Will you return, word for word, only the lines from the top of the data below down to and including the one with "rim = [oval_corner(middle, half, turn)"?

#### [INFORMATION SHOWN]
##############################

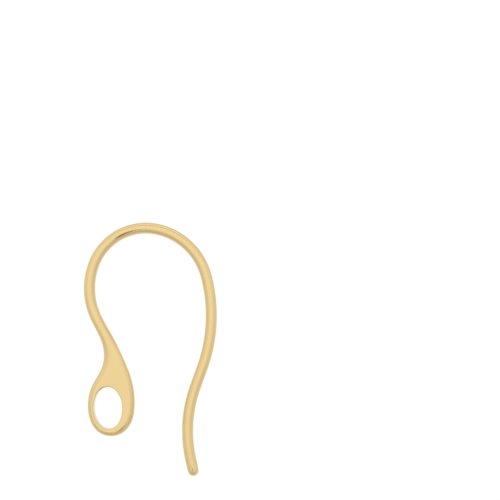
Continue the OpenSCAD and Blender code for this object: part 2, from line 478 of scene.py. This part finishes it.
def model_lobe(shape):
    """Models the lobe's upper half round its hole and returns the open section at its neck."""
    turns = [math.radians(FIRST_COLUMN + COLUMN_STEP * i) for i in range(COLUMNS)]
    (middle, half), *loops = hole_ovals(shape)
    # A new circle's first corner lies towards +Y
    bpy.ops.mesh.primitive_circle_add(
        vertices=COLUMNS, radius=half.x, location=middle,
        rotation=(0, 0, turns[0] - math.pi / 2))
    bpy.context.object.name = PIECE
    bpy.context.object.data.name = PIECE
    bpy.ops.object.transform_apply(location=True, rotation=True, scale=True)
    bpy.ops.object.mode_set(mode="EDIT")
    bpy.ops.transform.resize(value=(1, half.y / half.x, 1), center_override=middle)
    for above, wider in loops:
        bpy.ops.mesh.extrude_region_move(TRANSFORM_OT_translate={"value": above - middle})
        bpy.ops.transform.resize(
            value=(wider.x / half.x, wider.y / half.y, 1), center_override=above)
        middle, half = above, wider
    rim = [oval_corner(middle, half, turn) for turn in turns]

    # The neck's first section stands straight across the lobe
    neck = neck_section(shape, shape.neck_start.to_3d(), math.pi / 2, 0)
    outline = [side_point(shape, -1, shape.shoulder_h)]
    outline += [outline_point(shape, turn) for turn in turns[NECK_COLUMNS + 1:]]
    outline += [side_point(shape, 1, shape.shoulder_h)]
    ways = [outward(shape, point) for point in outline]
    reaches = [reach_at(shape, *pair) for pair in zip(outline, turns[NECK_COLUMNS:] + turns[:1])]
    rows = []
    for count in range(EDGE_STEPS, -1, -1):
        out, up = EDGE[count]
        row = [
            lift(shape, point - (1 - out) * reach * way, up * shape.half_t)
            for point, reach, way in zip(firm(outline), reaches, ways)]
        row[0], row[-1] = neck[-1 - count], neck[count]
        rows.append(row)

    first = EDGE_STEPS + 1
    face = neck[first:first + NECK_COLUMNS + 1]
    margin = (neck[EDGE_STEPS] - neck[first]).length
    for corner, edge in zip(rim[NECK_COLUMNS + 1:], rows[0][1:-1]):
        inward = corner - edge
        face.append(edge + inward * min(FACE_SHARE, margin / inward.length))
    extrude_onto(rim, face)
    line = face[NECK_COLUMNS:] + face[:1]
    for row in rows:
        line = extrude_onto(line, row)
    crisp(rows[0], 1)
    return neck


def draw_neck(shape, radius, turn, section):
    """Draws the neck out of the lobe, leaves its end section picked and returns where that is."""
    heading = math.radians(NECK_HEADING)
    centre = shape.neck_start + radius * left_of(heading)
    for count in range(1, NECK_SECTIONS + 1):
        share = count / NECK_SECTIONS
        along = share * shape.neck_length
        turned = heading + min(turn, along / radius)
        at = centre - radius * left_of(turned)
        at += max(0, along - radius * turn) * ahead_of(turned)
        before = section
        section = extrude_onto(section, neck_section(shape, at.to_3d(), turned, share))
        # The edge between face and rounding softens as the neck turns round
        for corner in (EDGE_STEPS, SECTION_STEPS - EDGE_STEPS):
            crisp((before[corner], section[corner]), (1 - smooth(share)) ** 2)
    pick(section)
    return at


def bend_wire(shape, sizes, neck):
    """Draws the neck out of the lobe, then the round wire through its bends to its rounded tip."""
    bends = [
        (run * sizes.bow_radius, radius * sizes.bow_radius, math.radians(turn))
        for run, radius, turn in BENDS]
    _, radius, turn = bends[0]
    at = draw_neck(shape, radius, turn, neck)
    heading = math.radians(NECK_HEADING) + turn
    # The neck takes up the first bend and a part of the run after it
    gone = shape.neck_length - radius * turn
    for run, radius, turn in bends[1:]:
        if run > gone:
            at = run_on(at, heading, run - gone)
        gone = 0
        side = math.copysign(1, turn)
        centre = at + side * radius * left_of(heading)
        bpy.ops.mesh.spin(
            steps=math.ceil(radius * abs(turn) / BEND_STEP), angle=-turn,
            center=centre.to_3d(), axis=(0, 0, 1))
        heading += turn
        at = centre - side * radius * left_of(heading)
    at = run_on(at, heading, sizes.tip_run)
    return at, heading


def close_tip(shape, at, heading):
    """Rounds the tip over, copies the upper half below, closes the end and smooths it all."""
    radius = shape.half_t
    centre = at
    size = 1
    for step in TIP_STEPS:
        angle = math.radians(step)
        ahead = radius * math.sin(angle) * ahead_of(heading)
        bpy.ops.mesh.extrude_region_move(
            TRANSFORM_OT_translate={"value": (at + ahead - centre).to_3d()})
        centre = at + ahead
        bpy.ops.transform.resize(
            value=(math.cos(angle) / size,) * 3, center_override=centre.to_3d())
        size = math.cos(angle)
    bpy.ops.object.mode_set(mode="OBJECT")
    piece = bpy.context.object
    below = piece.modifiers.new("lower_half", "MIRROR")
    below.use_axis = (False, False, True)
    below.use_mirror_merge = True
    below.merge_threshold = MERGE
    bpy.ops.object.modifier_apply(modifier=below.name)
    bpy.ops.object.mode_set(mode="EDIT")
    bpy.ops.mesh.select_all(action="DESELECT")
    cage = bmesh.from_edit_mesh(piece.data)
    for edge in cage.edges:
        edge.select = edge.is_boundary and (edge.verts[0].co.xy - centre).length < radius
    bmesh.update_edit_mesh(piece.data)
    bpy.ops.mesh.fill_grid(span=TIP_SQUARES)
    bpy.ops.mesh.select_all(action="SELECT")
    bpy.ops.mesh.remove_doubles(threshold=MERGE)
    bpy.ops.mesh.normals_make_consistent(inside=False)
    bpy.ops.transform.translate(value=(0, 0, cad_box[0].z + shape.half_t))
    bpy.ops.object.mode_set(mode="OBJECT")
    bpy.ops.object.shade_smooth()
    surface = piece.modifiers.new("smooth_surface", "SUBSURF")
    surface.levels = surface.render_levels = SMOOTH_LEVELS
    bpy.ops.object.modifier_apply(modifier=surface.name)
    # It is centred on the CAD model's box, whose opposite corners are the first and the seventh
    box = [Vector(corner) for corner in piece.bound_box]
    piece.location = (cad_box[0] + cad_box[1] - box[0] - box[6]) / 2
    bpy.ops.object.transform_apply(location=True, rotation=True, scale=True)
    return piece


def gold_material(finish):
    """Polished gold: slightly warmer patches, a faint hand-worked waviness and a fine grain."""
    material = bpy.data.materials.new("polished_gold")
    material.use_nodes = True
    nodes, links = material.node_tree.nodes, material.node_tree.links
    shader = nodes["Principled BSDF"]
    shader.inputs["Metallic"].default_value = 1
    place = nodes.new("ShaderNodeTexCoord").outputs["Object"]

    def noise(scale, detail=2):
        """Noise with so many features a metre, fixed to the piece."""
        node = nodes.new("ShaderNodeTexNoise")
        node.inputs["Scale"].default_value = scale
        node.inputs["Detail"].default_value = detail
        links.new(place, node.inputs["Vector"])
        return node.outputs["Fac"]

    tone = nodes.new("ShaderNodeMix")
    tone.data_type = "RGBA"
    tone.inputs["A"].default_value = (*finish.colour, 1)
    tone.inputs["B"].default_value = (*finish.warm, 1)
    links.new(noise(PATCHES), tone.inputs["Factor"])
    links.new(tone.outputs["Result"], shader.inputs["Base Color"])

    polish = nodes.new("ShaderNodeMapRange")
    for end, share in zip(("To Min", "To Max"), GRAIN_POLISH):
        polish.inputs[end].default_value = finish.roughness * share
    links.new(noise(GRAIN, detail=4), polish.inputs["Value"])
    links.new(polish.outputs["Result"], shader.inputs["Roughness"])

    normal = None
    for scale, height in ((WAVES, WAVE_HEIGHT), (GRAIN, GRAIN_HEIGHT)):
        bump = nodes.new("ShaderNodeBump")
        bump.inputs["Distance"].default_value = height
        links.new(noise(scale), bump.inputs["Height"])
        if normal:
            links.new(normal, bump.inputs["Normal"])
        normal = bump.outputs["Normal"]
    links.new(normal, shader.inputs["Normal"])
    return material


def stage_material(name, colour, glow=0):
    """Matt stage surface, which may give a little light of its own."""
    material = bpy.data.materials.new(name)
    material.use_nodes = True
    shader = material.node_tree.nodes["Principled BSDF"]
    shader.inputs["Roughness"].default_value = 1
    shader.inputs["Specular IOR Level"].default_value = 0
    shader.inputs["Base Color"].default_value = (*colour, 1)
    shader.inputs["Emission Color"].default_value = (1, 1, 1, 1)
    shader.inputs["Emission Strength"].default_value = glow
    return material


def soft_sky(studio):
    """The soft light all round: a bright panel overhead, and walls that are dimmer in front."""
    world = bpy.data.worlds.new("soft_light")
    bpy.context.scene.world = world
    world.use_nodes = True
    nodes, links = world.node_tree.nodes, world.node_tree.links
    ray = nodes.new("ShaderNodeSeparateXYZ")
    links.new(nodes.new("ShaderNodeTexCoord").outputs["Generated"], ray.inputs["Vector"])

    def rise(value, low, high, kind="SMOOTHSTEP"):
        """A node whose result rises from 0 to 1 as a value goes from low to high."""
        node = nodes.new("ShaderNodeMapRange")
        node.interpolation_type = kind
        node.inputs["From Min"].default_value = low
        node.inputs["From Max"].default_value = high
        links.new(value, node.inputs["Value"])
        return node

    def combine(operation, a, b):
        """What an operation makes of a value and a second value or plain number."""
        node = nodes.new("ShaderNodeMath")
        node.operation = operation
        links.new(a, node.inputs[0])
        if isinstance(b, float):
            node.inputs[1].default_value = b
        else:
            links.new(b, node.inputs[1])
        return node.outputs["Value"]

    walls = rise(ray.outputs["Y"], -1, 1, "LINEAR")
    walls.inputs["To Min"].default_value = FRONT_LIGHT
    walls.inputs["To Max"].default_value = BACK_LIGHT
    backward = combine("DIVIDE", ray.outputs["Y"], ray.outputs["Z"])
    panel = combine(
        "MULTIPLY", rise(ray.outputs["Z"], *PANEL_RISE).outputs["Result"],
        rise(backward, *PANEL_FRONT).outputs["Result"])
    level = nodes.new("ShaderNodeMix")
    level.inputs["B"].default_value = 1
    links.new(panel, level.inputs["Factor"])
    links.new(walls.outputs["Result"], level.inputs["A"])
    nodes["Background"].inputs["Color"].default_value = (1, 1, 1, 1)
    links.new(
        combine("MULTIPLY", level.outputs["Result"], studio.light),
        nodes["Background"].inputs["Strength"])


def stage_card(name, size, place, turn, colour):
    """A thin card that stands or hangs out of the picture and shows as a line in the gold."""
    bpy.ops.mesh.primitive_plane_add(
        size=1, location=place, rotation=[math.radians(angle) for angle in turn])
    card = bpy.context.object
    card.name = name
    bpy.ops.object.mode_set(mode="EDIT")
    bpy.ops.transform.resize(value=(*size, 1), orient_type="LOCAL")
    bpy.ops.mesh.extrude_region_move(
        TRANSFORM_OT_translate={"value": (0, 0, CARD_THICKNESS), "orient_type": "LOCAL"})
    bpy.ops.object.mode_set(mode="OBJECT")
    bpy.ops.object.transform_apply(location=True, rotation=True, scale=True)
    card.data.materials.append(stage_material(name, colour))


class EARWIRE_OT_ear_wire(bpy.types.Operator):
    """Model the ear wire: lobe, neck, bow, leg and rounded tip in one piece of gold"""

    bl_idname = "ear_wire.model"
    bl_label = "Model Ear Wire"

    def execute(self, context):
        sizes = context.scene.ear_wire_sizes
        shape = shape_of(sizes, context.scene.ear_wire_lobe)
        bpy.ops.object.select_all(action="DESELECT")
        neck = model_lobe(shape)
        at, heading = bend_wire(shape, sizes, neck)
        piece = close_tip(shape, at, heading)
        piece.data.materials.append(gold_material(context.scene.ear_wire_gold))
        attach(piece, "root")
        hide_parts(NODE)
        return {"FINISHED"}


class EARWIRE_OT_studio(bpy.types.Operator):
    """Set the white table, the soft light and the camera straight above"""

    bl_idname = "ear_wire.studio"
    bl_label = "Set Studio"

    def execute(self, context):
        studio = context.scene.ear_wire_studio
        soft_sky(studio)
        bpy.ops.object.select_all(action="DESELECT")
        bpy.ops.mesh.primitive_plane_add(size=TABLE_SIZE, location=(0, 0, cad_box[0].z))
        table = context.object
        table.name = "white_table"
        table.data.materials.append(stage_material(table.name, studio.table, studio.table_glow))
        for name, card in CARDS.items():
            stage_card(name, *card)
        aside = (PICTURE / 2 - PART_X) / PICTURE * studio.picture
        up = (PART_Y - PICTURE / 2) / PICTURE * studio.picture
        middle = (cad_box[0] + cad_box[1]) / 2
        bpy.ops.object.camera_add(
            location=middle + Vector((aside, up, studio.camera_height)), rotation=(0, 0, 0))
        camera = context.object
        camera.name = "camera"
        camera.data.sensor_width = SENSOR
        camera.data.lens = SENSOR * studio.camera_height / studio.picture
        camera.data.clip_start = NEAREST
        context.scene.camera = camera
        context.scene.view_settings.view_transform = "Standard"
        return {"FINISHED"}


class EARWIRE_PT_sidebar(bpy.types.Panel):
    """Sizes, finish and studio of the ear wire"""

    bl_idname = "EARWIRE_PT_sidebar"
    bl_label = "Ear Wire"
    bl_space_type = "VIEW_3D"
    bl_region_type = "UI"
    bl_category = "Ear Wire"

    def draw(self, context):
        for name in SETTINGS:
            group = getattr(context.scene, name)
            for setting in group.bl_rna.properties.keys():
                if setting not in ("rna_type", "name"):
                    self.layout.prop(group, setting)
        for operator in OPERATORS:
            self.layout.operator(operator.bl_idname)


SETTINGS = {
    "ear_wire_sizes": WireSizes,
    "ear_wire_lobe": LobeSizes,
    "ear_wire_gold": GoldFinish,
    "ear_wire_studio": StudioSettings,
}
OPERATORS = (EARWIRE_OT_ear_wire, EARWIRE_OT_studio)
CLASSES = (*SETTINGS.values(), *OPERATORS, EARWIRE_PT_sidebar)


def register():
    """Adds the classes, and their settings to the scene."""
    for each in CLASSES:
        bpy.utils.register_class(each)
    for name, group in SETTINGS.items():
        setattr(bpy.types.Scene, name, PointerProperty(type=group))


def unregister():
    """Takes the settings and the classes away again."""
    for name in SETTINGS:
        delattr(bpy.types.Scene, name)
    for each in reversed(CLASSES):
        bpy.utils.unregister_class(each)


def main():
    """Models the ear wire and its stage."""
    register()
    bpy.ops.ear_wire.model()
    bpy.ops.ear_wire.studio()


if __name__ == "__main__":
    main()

##############################

#### [ANSWER IN FULL]
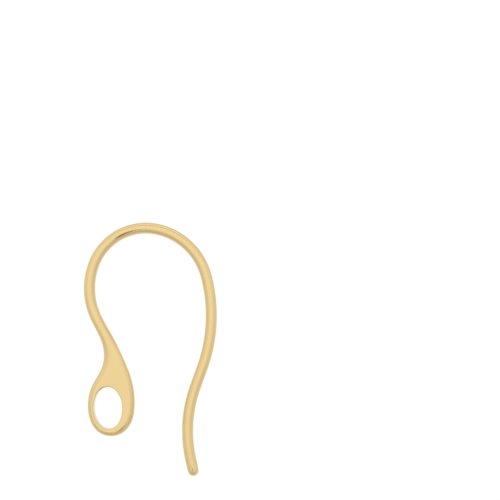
Continue the OpenSCAD and Blender code for this object: part 2, from line 478 of scene.py. This part finishes it.
def model_lobe(shape):
    """Models the lobe's upper half round its hole and returns the open section at its neck."""
    turns = [math.radians(FIRST_COLUMN + COLUMN_STEP * i) for i in range(COLUMNS)]
    (middle, half), *loops = hole_ovals(shape)
    # A new circle's first corner lies towards +Y
    bpy.ops.mesh.primitive_circle_add(
        vertices=COLUMNS, radius=half.x, location=middle,
        rotation=(0, 0, turns[0] - math.pi / 2))
    bpy.context.object.name = PIECE
    bpy.context.object.data.name = PIECE
    bpy.ops.object.transform_apply(location=True, rotation=True, scale=True)
    bpy.ops.object.mode_set(mode="EDIT")
    bpy.ops.transform.resize(value=(1, half.y / half.x, 1), center_override=middle)
    for above, wider in loops:
        bpy.ops.mesh.extrude_region_move(TRANSFORM_OT_translate={"value": above - middle})
        bpy.ops.transform.resize(
            value=(wider.x / half.x, wider.y / half.y, 1), center_override=above)
        middle, half = above, wider
    rim = [oval_corner(middle, half, turn) for turn in turns]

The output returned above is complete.